→ TASK DETAILS:
Reproduce, please, only the lines from the first line below to the line containing "return shaded(tyre, dark_tread.astype(float)), hub", inclusive.

→ RECORDED DATA:
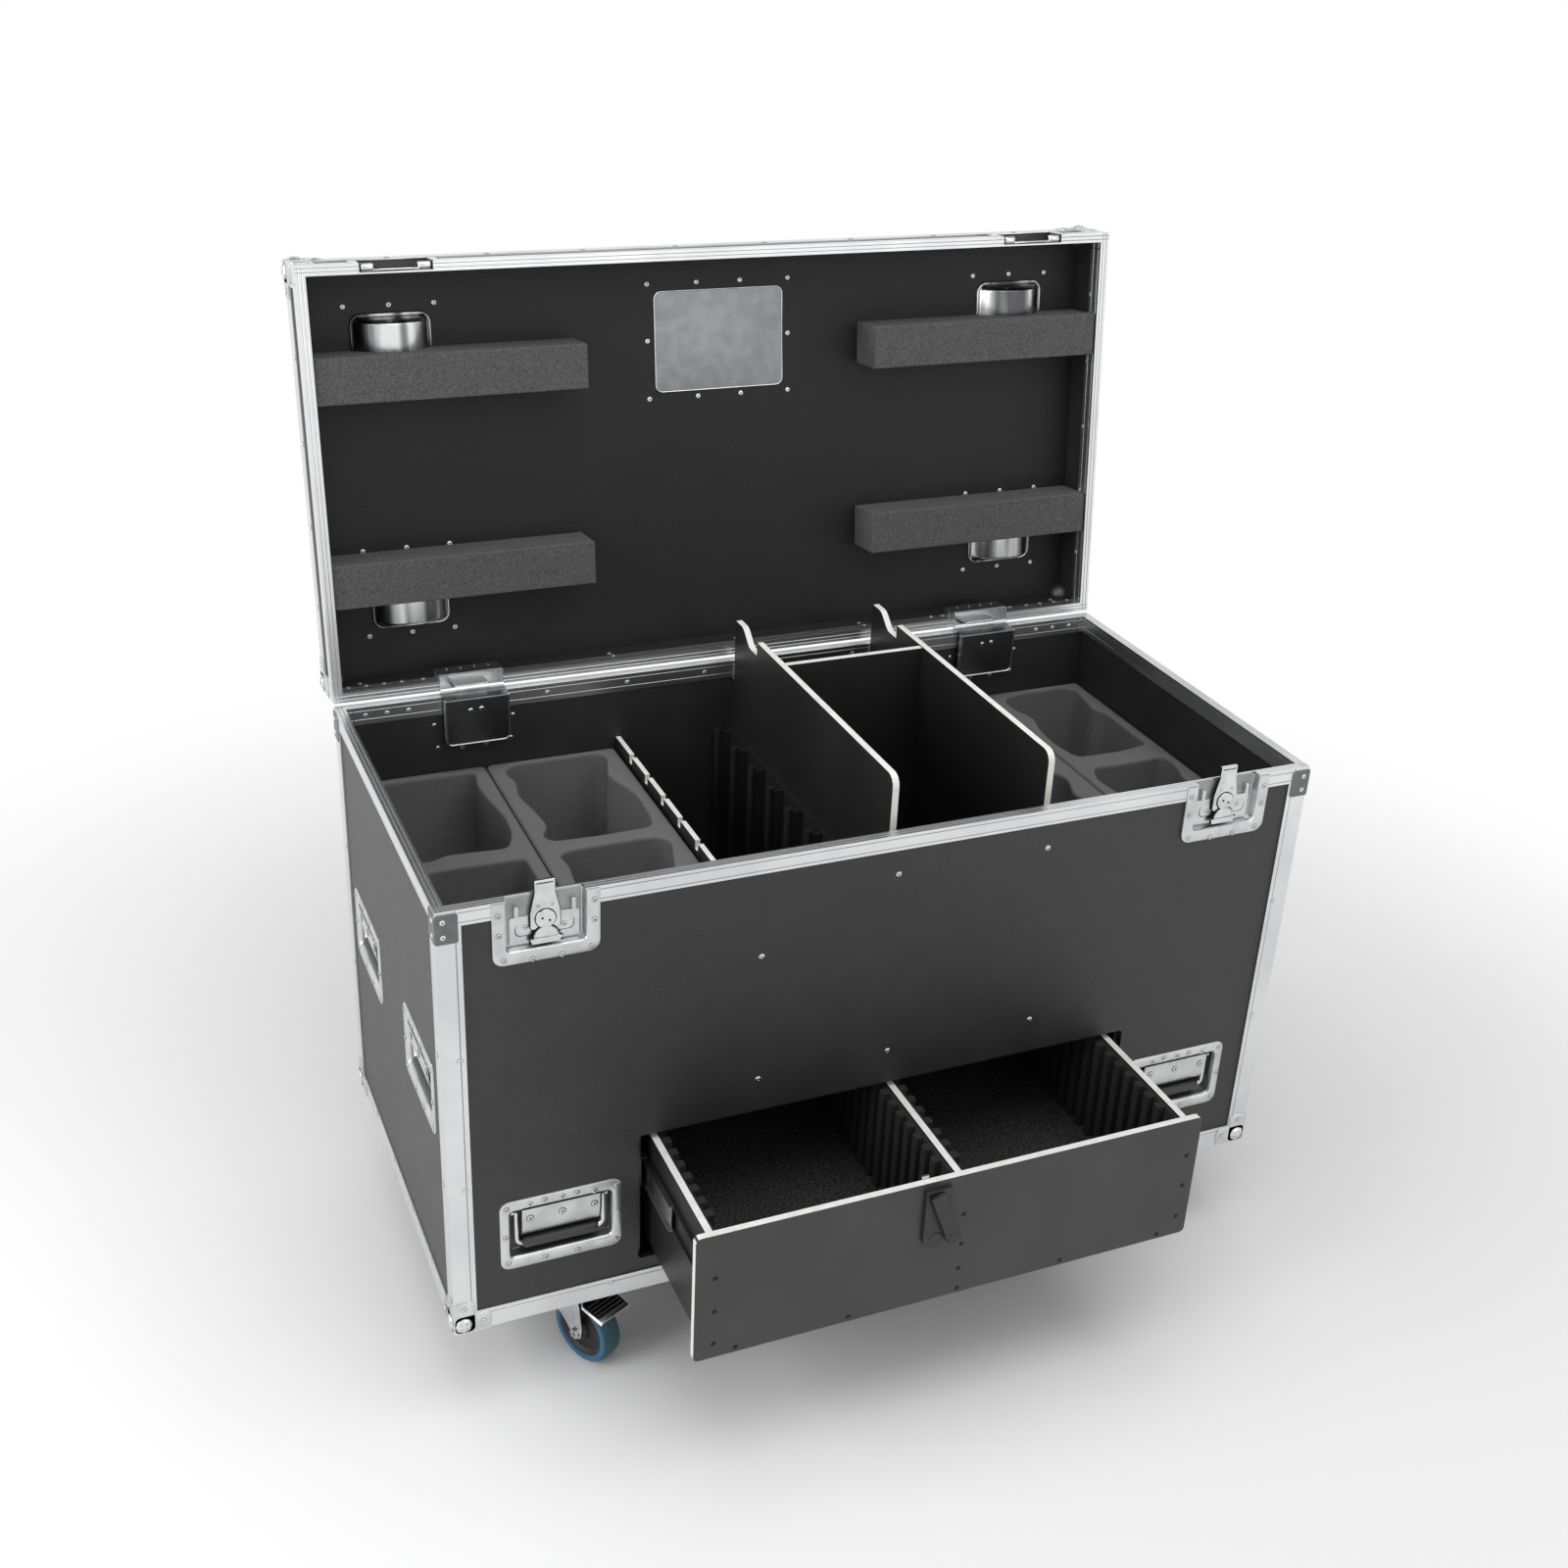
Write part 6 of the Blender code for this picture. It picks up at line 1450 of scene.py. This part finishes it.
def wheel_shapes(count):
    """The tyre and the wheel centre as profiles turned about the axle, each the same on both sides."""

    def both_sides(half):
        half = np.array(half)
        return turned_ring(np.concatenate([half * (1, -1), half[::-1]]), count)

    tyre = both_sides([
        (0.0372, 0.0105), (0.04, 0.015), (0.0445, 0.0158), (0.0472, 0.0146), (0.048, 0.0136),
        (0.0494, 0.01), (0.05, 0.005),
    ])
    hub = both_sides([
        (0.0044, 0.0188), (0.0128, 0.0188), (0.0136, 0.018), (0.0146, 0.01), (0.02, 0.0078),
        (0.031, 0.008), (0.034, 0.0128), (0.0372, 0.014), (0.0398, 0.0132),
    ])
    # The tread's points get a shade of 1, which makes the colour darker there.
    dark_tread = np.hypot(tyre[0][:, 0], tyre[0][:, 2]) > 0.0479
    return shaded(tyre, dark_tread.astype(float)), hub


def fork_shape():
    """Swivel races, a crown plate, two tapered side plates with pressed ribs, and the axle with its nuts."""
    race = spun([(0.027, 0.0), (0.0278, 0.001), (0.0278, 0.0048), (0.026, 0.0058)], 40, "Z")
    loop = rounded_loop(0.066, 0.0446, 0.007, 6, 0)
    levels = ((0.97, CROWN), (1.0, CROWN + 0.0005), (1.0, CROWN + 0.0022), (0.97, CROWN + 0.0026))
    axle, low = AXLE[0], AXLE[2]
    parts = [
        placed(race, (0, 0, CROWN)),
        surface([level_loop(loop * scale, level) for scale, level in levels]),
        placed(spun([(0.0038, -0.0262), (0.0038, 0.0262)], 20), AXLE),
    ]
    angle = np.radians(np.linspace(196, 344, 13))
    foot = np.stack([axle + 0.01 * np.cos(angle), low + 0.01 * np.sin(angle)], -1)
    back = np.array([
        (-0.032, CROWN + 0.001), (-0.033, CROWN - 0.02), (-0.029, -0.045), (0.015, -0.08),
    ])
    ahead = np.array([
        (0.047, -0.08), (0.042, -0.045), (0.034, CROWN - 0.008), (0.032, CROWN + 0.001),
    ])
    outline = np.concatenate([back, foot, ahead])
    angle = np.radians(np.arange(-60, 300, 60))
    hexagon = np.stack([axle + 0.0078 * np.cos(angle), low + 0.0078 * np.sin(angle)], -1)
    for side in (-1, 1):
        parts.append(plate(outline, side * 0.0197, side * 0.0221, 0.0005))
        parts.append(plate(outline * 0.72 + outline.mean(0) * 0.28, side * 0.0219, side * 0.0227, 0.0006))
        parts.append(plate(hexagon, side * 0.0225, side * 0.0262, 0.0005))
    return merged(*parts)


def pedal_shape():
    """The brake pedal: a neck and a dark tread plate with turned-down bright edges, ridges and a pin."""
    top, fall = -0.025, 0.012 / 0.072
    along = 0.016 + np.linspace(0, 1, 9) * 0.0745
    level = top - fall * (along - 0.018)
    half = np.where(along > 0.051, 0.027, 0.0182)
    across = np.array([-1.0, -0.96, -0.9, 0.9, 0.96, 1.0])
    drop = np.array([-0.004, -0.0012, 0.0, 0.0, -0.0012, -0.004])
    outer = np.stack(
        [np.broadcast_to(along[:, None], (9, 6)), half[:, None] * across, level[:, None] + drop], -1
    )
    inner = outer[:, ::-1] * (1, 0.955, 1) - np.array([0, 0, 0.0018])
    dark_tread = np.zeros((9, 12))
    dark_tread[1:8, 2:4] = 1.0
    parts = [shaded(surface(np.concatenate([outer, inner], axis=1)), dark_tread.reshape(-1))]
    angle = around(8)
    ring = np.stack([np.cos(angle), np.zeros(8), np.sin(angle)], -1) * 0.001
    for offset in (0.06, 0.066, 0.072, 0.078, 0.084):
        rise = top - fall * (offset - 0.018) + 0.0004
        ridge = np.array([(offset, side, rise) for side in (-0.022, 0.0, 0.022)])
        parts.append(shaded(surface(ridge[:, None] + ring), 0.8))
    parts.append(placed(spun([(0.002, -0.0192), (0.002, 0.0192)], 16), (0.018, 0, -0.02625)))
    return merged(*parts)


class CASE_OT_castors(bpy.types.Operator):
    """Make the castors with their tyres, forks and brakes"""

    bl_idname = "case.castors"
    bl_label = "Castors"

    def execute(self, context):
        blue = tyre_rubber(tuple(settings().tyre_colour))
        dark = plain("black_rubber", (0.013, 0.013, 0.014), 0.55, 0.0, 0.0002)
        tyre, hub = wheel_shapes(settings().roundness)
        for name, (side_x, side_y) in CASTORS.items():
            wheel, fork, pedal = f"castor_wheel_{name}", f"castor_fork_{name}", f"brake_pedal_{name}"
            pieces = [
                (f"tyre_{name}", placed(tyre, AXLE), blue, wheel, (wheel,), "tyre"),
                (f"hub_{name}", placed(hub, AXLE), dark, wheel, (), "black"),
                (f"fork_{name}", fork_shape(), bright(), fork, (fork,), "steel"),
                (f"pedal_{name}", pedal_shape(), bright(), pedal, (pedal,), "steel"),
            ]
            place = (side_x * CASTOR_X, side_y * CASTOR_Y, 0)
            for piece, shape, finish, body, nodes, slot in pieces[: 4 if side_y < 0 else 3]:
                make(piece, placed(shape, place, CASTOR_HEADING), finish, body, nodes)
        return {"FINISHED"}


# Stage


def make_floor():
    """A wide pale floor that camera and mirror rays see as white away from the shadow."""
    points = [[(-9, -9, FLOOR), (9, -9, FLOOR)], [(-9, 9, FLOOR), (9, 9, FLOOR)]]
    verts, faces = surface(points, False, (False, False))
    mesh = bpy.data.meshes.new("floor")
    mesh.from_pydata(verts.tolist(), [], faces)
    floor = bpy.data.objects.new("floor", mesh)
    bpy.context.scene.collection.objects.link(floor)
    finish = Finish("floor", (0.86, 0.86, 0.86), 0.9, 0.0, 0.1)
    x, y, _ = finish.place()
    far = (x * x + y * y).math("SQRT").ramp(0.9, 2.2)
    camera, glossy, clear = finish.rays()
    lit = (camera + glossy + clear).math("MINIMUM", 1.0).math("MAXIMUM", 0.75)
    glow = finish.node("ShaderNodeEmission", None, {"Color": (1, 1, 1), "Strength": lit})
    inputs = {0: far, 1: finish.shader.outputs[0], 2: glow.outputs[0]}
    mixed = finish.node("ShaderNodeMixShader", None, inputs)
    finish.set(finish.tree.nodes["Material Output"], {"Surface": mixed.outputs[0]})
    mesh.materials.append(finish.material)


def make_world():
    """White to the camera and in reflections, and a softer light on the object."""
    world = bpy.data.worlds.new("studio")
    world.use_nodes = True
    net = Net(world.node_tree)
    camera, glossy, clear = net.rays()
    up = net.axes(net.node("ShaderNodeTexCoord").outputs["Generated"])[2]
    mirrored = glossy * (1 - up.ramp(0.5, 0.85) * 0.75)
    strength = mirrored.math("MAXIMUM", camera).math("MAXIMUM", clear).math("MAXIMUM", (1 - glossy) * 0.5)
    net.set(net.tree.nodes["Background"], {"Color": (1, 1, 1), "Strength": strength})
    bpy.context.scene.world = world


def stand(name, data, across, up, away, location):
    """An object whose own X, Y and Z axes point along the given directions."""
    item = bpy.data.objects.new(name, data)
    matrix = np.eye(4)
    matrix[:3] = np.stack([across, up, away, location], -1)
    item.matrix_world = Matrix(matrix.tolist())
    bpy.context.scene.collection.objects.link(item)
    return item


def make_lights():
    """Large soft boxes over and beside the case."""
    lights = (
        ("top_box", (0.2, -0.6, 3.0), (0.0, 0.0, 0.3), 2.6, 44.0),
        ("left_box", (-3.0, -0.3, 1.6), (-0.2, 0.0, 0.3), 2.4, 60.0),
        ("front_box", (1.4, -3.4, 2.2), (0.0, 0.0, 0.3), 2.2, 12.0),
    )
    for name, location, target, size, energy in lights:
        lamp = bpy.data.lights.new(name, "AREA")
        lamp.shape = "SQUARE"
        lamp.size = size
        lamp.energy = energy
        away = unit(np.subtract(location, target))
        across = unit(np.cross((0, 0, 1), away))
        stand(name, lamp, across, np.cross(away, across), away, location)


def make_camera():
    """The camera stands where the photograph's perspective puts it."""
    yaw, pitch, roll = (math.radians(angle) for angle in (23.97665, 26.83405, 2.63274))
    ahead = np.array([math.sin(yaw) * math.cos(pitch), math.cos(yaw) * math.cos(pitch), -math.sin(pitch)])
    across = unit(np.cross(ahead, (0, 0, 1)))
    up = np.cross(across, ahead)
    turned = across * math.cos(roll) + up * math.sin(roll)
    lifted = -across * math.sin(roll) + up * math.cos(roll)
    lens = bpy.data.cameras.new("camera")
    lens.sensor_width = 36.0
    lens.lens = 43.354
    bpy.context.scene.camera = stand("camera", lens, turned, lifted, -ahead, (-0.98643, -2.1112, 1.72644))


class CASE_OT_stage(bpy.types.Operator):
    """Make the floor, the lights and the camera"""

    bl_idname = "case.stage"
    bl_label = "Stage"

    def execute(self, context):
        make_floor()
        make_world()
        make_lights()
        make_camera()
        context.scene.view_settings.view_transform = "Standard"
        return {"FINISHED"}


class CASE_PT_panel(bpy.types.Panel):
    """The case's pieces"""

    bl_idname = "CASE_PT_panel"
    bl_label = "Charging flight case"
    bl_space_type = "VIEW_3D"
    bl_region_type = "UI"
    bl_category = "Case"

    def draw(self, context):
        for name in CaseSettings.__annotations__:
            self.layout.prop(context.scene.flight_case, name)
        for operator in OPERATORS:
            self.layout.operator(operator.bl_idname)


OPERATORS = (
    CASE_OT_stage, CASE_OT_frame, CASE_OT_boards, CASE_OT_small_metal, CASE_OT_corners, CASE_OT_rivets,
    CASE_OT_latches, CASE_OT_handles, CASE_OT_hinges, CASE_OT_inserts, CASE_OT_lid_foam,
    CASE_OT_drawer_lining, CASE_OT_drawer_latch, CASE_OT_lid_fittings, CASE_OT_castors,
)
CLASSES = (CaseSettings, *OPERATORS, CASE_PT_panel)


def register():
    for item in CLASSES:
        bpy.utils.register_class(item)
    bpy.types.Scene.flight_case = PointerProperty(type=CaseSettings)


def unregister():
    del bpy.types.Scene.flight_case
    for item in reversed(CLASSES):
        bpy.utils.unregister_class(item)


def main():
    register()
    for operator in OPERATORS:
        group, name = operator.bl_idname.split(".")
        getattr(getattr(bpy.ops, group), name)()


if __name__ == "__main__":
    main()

→ ANSWER TO THE PROBLEM:
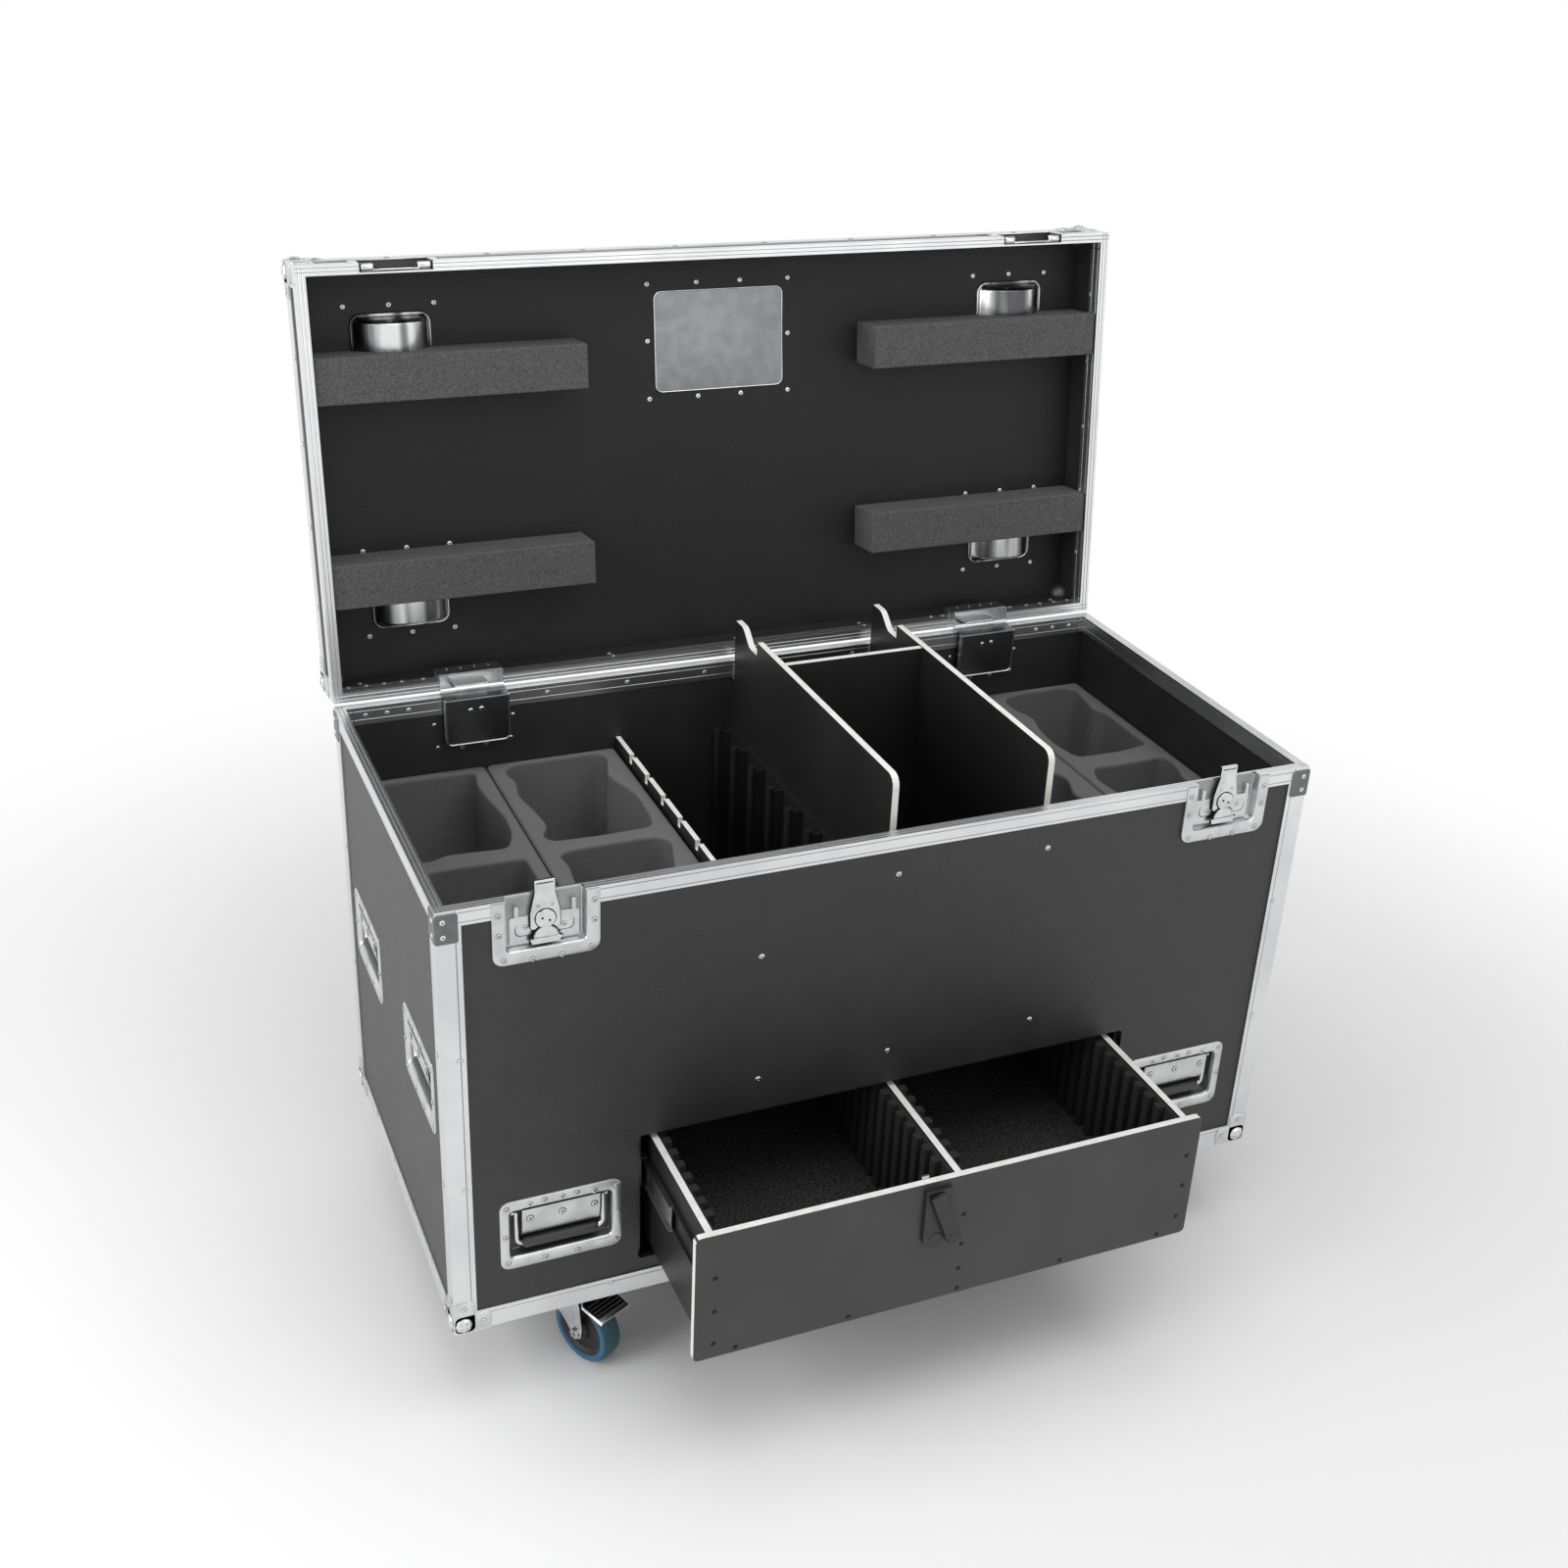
Write part 6 of the Blender code for this picture. It picks up at line 1450 of scene.py. This part finishes it.
def wheel_shapes(count):
    """The tyre and the wheel centre as profiles turned about the axle, each the same on both sides."""

    def both_sides(half):
        half = np.array(half)
        return turned_ring(np.concatenate([half * (1, -1), half[::-1]]), count)

    tyre = both_sides([
        (0.0372, 0.0105), (0.04, 0.015), (0.0445, 0.0158), (0.0472, 0.0146), (0.048, 0.0136),
        (0.0494, 0.01), (0.05, 0.005),
    ])
    hub = both_sides([
        (0.0044, 0.0188), (0.0128, 0.0188), (0.0136, 0.018), (0.0146, 0.01), (0.02, 0.0078),
        (0.031, 0.008), (0.034, 0.0128), (0.0372, 0.014), (0.0398, 0.0132),
    ])
    # The tread's points get a shade of 1, which makes the colour darker there.
    dark_tread = np.hypot(tyre[0][:, 0], tyre[0][:, 2]) > 0.0479
    return shaded(tyre, dark_tread.astype(float)), hub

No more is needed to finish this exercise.